The availability of copper ores, however, are not the supply bottlenecks. According to the U.S. Geological Survey, global reserves are estimated at 870 million tonnes, and current annual copper demand is 28 million tonnes. Current total available copper resources are estimated to exceed 5,000 million tonnes. And while copper ores are well distributed around the world, Chile leads the globe with 27 percent of the global market share by tonnage. Peru follows with 10 percent, followed by China and the Democratic Republic of the Congo at eight percent each. The United States ranks fifth with six percent of world supply, 1,200,000 tons annually. No other nation has more than four percent of global supply.
With over one-third of copper supply controlled by two South American nations, maintaining stable pricing in a world where global supply chains are now uncertain suggests that U.S. domestic production will be a priority. To address this, last year the Biden Administration announced 2.8 billion dollars in grants to primary producers of electric vehicle minerals, including copper.

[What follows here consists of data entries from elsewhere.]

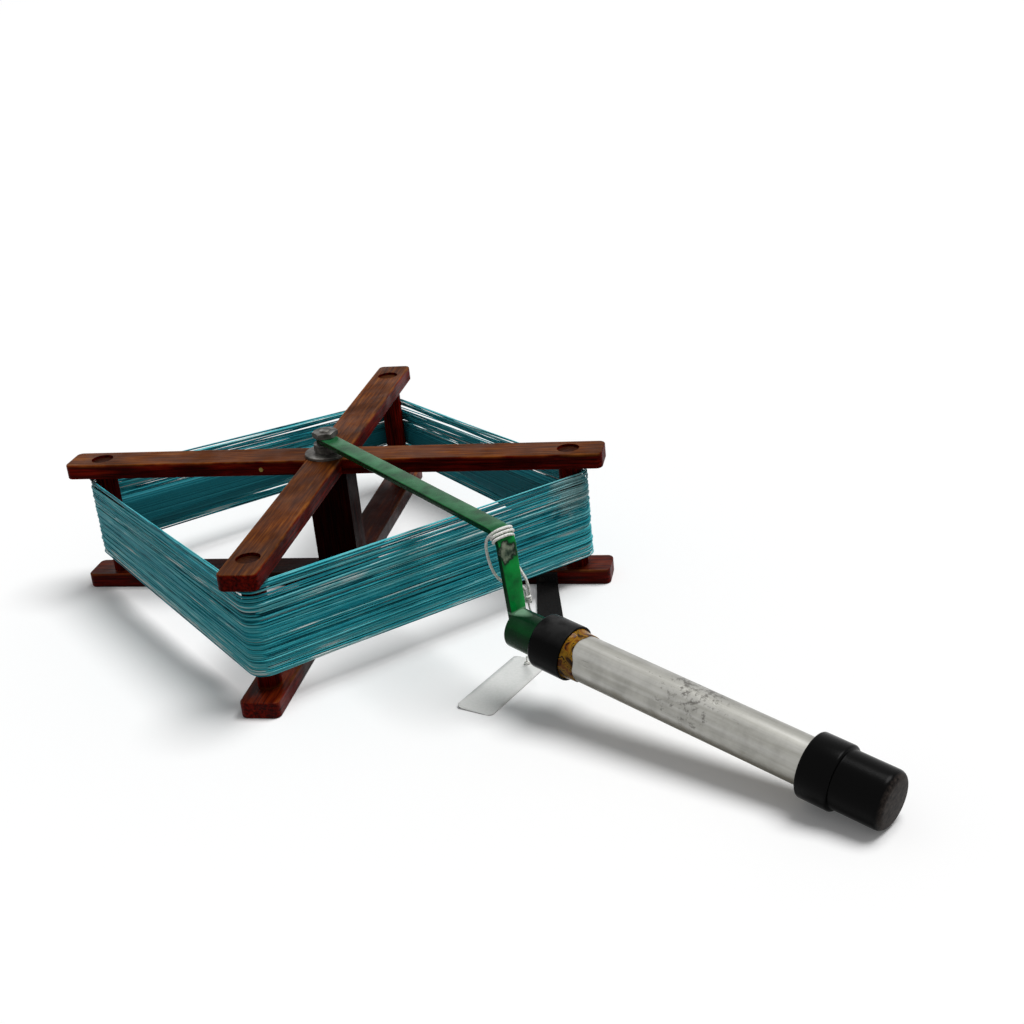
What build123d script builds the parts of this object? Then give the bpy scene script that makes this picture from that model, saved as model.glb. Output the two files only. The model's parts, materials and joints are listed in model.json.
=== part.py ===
"""Fishing line winder: a wooden stand wound with line, turning on a bolt held by a steel handle.

The origin is on the ground, on the axle's axis. +Z is up, +X runs along the long arms.
All sizes are in millimetres.
"""

from build123d import *
from math import asin, atan2, cos, degrees, hypot, radians, sin, sqrt
import os

# ---------------------------------------------------------------- driving dimensions
# Wooden stand: two crosses of half-lapped arms, four corner posts and a centre post
arm_length = 305.0
arm_width = 20.0
arm_thickness = 8.5
arm_corner_radius = 3.5
arm_edge_radius = 0.8
stand_height = 76.2
glue_gap = 0.05
post_diameter = 12.0
post_inset = 19.0
post_top_recess = 1.5
post_foot_recess = 0.5
centre_post_length = 23.0
centre_post_width = 18.8
centre_post_edge_radius = 0.6

# Axle bolt with its nuts and washers
bolt_diameter = 6.35
bolt_head_diameter = 12.7
bolt_hole_clearance = 0.15
bolt_end_height = 0.6
wood_washer_diameter = 25.0
wood_washer_thickness = 1.8
clamp_nut_flats = 12.4
clamp_nut_height = 4.0
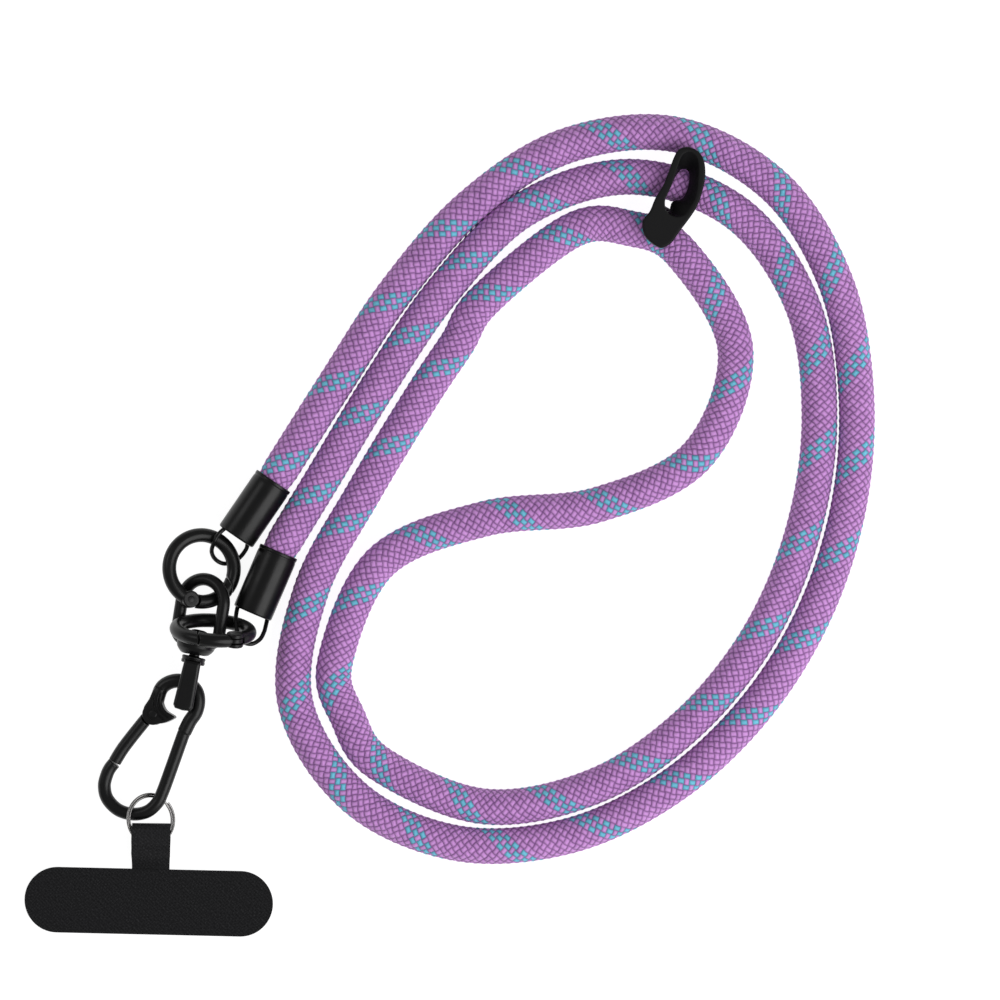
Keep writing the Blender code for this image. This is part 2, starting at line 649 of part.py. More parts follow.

From an engineering perspective, there is another critical factor to consider in copper production: dependence on large amounts of cheap and clean electricity. Copper is electrolytically refined, from intermediates of over 99 percent purity, a purity achieved with smelting and chemical processing. This means that the refining process uses high-value and highly concentrated inputs from the smelting or leaching processes, meaning that electro-refining can take place in jurisdictions where electric power is cheap and plentiful, not necessarily in the same location where ore is mined and processed.
As green electricity technologies drop in cost, the possibility of moving the entire production process closer to the ore body is possible, but not essential. For the other commodity metals needed for EV’s, such as nickel, the basic reduction process needed to produce the metal is performed in electric furnaces with power needs on the order of dozens of megavolt-amperes, meaning a low-cost source of considerable electricity is required for refining.
Will the Biden Administration attack the problem from the mining of ores, smelting or refining? It can take a decade for new sources to come on stream, but unlike battery chemistry, there is no alternative for copper now, or in the foreseeable future.